By dividing the second equation by the first equation, we can find the equation for `y + x`. Hence:


$$
\begin{align}
   \begin{cases}
      x - y ={}& \frac{\Delta{d}}{\sqrt{2m}}
      \\
      y + x ={}& \frac{\Delta{cov}\sqrt{2m}}{s\Delta{d}}
    \end{cases}
\end{align}
$$


Now, we can solve this system of equations for `x` and `y`. Hence:


$$
\begin{align}
   \begin{cases}
      x  ={}& \frac{1}{2}\left(
      \frac{\Delta{d}}{\sqrt{2m}}
      + 
      \frac{\Delta{cov}\sqrt{2m}}{s\Delta{d}}
      \right)
      \\
      y  ={}& \frac{1}{2}\left(
      \frac{\Delta{cov}\sqrt{2m}}{s\Delta{d}}
      -
      \frac{\Delta{d}}{\sqrt{2m}}
      \right)
    \end{cases}
\end{align}
$$


Now, recall that `x` and `y` are in range $[0, \sqrt{2}]$. Let us work with x:



$$
\begin{align}
0 \le x \le \sqrt{2}
\end{align}
$$



$$
\begin{align}
0 \le 
\frac{1}{2}\left(
      \frac{\Delta{d}}{\sqrt{2m}}
      + 
      \frac{\Delta{cov}\sqrt{2m}}{s\Delta{d}}
      \right)
\le \sqrt{2}
\end{align}
$$

In the STUMPY, we would like to have $|\Delta{d}| \le \epsilon_{d}$, where $\epsilon_{d}$ is set to `1e-5` (because `stumpy.config.STUMPY_TEST_PRECISION = 5`. 

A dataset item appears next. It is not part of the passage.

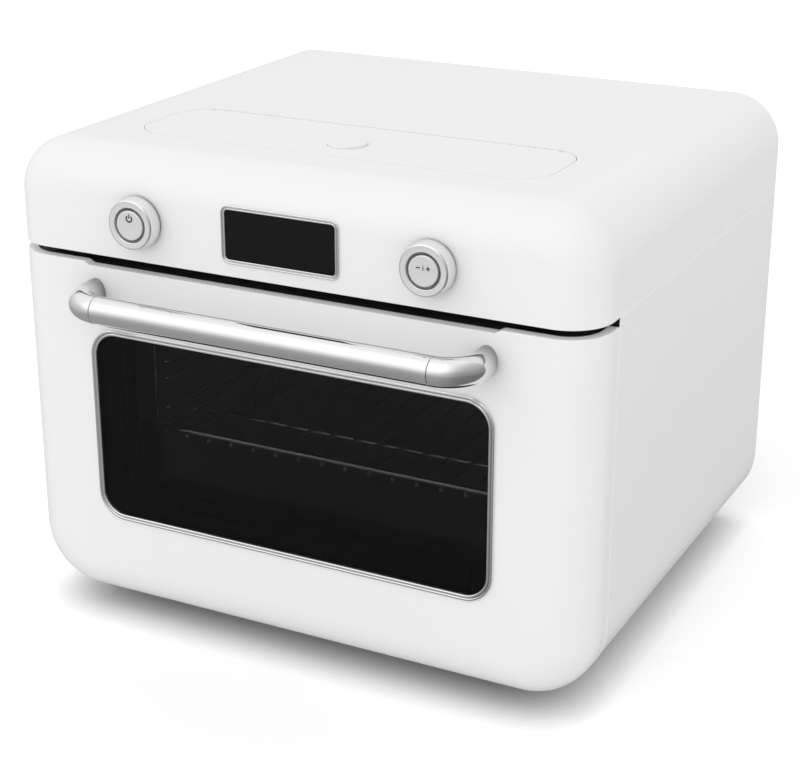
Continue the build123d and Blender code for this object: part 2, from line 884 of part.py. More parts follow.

For now, let us assume $\Delta{d}$ is positive. By multiplying the inequality above by $\Delta{d}$, we will have:



$$
\begin{align}
0 \le 
\frac{1}{2}\left(
      \frac{(\Delta{d})^{2}}{\sqrt{2m}}
      + 
      \frac{\Delta{cov}\sqrt{2m}}{s}
      \right)
\le \sqrt{2}\Delta{d}
\end{align}
$$


Also, let us ignore $\frac{(\Delta{d})^{2}}{\sqrt{2m}}$ as it will be a very small value. Hence:




$$
\begin{align}
0 \le 
\frac{1}{2}\left(
      \frac{\Delta{cov}\sqrt{2m}}{s}
      \right)
\le \sqrt{2}\Delta{d}
\end{align}
$$



Let us consider the right inequality: 
(also recall that we would like to have: $\Delta{d} \le \epsilon_{d}$)



$$
\begin{align}
\frac{1}{2}\left(
      \frac{\Delta{cov}\sqrt{2m}}{s}
      \right)
\le \sqrt{2}\Delta{d} \le \sqrt{2}\epsilon_{d}
\end{align}
$$



Now, we can see:


$$
\begin{align}
s \ge \frac{\Delta{cov}\sqrt{m}}{2\epsilon_{d}}
\end{align}
$$



Note that if $\Delta{cov}$ becomes 0, then we have $s \ge 0$, which is obvious because `s` is multiplication of two (non-negative) standard devation. We are interested in maximizing the right hand side so we can modify our code accordingly and make sure it will have no imprecision. It should be reasonable* to consider the highest error `1e-10` for $\Delta{cov}$.

*note: this is based on the observation I got after exploring cov values.

Therefore:


$$
\begin{align}
s \ge \frac{10^{-10}\sqrt{m}}{2(10^{-5})} 
\\
s \ge 10^{-5}\sqrt{\frac{m}{4}}
\end{align}
$$


So, if we get a imprecision of `10e-10` or lower (i.e. better imprecision), then, we would be fine if we have $s \ge s{*}$, where $s^{*} = 10^{-5}\sqrt{\frac{m}{4}}$.